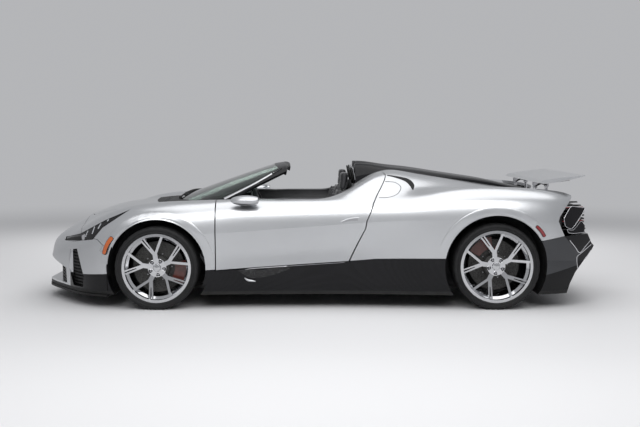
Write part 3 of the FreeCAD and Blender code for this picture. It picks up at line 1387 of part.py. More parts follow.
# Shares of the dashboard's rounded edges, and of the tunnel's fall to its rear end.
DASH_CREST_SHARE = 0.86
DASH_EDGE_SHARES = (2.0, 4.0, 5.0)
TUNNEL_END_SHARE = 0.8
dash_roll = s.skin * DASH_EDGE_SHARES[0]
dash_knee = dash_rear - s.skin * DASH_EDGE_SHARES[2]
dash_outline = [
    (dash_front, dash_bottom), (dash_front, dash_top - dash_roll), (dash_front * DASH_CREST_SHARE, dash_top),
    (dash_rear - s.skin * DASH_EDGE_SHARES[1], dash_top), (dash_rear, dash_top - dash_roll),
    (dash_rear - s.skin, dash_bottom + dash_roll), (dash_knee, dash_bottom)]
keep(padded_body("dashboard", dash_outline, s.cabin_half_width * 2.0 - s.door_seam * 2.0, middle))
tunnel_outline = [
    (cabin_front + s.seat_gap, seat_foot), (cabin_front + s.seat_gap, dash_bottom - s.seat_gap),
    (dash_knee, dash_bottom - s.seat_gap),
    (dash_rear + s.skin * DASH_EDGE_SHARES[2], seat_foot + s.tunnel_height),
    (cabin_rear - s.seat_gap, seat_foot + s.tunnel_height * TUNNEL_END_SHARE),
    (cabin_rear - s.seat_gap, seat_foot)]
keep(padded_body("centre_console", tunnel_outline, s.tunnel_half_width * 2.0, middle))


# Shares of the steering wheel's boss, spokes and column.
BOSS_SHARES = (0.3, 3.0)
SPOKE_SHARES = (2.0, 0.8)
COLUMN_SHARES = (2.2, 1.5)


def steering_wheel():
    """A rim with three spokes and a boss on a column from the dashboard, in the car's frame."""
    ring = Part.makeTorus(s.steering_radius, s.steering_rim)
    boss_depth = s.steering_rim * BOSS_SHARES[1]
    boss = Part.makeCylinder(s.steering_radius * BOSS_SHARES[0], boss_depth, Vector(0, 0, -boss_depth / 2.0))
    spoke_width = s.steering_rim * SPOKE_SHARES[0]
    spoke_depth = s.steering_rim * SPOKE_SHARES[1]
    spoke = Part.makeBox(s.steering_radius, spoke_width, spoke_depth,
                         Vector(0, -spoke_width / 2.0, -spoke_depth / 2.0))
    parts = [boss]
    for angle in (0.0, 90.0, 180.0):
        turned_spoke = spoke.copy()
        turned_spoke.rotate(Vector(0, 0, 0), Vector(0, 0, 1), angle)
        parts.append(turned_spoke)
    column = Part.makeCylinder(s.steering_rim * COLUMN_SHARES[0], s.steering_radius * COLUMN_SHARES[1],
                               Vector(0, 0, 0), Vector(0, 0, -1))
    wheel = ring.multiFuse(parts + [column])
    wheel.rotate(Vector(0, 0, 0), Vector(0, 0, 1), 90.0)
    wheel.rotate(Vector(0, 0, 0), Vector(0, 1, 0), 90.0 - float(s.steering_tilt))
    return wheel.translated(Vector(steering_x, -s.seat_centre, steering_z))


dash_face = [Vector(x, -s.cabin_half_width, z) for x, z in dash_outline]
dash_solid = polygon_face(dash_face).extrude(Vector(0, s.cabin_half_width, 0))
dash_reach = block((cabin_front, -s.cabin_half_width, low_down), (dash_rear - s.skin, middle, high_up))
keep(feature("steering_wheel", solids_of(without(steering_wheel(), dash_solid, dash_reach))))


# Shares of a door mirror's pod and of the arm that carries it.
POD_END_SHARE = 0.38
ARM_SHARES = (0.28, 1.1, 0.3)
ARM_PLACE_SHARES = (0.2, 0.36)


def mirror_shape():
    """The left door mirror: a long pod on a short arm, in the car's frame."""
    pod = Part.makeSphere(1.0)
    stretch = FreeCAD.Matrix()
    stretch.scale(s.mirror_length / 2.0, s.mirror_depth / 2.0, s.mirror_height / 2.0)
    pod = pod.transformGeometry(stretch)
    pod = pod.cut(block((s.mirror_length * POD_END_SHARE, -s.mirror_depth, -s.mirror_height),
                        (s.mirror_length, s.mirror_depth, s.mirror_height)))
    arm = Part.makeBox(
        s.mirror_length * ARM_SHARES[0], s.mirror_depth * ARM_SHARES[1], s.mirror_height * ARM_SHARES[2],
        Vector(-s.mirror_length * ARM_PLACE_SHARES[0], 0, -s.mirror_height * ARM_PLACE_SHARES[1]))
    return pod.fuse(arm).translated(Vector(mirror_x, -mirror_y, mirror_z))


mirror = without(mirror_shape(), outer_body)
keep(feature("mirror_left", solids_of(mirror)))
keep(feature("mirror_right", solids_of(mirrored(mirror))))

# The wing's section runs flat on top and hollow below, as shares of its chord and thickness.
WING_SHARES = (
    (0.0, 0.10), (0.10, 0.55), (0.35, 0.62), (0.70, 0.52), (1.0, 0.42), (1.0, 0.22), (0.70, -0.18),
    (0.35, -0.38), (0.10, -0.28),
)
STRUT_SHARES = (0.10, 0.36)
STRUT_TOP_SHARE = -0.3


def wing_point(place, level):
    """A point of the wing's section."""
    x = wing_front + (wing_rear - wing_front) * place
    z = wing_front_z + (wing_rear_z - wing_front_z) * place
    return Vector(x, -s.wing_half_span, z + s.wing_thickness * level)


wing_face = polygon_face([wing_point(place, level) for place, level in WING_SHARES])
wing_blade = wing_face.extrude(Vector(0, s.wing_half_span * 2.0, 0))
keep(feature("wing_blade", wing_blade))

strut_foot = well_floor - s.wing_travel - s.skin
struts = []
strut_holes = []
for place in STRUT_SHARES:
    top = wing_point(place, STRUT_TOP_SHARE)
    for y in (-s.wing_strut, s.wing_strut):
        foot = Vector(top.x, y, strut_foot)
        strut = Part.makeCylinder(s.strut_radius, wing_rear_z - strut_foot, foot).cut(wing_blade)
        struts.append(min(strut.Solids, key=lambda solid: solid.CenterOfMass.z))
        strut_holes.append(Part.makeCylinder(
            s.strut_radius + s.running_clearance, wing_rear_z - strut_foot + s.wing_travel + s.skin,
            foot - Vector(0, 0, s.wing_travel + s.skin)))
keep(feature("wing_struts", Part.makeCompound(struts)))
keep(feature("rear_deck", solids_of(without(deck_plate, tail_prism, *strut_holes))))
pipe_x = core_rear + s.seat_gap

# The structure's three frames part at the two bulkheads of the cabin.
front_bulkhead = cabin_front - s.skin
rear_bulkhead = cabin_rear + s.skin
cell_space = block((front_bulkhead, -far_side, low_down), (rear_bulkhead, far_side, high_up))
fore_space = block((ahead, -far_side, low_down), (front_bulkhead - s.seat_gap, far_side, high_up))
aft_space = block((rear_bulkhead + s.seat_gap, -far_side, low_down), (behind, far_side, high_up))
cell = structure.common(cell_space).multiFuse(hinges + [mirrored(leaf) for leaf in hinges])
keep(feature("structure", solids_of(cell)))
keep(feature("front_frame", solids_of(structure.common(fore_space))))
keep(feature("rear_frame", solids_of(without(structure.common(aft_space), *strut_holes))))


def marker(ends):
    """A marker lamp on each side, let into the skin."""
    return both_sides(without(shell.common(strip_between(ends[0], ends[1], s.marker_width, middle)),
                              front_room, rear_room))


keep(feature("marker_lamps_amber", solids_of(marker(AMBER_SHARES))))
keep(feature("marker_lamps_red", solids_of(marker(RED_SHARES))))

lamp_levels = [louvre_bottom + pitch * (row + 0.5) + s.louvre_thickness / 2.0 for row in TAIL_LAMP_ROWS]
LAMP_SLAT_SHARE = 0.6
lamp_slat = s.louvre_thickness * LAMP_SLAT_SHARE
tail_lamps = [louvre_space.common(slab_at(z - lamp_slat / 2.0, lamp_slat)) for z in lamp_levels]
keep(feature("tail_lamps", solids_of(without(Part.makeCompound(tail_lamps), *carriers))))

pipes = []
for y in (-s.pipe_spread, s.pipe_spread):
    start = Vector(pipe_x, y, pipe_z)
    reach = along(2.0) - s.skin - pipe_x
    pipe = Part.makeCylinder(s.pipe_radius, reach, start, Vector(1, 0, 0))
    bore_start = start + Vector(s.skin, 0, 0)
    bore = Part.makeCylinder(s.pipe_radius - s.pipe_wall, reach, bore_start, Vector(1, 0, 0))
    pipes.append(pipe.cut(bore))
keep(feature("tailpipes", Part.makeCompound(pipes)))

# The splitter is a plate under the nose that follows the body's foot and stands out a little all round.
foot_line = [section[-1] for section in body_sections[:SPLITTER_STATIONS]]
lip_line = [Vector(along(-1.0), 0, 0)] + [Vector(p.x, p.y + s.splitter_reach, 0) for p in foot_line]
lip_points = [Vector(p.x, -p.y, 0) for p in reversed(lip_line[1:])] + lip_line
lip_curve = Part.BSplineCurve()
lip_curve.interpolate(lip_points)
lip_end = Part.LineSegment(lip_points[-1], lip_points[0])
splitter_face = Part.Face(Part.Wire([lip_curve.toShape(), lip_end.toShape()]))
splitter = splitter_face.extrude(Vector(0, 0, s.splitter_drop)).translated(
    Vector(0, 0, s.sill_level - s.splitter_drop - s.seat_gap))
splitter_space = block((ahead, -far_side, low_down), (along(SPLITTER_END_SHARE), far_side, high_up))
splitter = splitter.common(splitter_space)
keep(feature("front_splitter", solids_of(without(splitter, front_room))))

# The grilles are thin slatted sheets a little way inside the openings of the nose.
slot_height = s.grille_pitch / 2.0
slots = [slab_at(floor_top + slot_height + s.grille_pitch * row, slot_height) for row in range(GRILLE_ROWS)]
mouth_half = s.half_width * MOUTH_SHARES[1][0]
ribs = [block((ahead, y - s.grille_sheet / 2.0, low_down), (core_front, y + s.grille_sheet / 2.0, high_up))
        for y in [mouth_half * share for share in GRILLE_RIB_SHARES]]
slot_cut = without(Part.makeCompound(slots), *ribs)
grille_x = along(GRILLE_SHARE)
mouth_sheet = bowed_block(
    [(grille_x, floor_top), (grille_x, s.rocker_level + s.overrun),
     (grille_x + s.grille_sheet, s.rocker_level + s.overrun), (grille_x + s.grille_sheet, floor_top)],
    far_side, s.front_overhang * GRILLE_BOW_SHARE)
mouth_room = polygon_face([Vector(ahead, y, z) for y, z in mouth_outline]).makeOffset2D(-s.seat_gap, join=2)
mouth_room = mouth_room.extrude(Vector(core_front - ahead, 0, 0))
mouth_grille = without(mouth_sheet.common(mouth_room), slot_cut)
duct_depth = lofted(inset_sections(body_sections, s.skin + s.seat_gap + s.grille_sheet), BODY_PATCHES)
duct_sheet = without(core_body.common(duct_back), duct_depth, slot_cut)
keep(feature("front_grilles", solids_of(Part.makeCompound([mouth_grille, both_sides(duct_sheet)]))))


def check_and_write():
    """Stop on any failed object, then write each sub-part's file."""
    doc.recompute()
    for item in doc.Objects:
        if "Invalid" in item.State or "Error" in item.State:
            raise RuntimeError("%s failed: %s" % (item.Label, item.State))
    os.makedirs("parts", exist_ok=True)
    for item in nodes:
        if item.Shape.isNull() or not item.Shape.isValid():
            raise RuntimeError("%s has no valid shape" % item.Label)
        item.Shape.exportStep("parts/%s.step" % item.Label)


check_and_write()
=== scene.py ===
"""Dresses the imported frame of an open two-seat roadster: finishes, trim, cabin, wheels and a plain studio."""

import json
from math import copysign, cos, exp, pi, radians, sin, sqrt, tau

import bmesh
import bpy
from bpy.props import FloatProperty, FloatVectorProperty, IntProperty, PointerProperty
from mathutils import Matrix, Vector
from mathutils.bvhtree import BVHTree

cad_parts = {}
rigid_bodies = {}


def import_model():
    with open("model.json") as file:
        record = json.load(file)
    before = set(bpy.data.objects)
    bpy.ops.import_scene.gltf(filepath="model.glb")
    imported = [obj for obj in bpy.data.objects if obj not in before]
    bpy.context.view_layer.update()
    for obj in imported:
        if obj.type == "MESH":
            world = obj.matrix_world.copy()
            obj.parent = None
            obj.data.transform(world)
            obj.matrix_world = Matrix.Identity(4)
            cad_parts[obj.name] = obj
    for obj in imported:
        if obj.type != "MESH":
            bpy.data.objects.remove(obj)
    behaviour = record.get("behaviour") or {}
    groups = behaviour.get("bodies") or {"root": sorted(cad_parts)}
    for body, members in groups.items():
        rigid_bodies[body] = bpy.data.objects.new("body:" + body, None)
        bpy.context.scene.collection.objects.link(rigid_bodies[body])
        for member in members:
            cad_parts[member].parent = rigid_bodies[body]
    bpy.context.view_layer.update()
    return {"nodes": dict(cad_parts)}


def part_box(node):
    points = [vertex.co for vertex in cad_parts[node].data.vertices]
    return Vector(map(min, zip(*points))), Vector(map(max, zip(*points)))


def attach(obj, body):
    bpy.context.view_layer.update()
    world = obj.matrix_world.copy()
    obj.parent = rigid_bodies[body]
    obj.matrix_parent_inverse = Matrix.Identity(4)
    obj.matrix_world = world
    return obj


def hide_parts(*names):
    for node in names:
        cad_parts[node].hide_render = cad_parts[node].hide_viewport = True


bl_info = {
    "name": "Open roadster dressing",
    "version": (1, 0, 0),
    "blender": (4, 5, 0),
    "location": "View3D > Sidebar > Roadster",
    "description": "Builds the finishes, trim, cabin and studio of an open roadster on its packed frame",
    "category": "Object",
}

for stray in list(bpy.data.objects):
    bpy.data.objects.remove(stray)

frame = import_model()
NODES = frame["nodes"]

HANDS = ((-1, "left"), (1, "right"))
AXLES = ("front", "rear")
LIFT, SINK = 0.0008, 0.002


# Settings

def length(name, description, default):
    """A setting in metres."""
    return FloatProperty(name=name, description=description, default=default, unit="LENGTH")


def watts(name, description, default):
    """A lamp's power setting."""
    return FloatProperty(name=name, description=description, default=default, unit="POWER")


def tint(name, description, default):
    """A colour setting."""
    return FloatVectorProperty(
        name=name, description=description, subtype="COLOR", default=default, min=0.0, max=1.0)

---

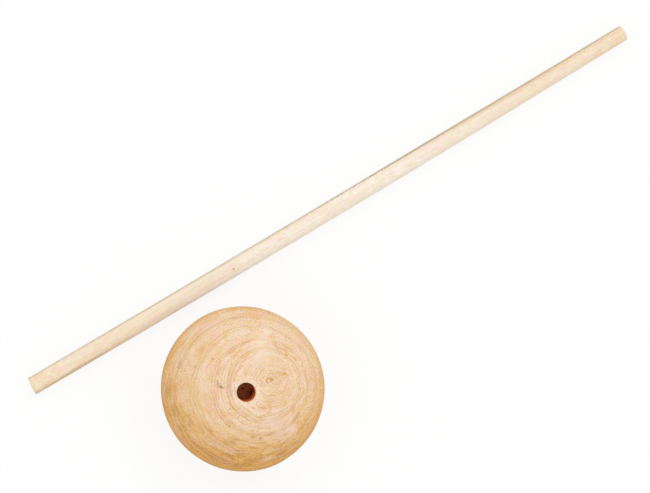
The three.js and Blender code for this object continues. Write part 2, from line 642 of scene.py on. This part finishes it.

### Stated task
Repeat the span of lines that opens with the line holding "doc.recompute()" and closes with the line holding "the imported frame", exactly as it stands.

### Result of the task
    doc.recompute()
    for item in doc.Objects:
        if "Invalid" in item.State or "Error" in item.State:
            raise RuntimeError("%s failed: %s" % (item.Label, item.State))
    os.makedirs("parts", exist_ok=True)
    for item in nodes:
        if item.Shape.isNull() or not item.Shape.isValid():
            raise RuntimeError("%s has no valid shape" % item.Label)
        item.Shape.exportStep("parts/%s.step" % item.Label)


check_and_write()
=== scene.py ===
"""Dresses the imported frame of an open two-seat roadster: finishes, trim, cabin, wheels and a plain studio."""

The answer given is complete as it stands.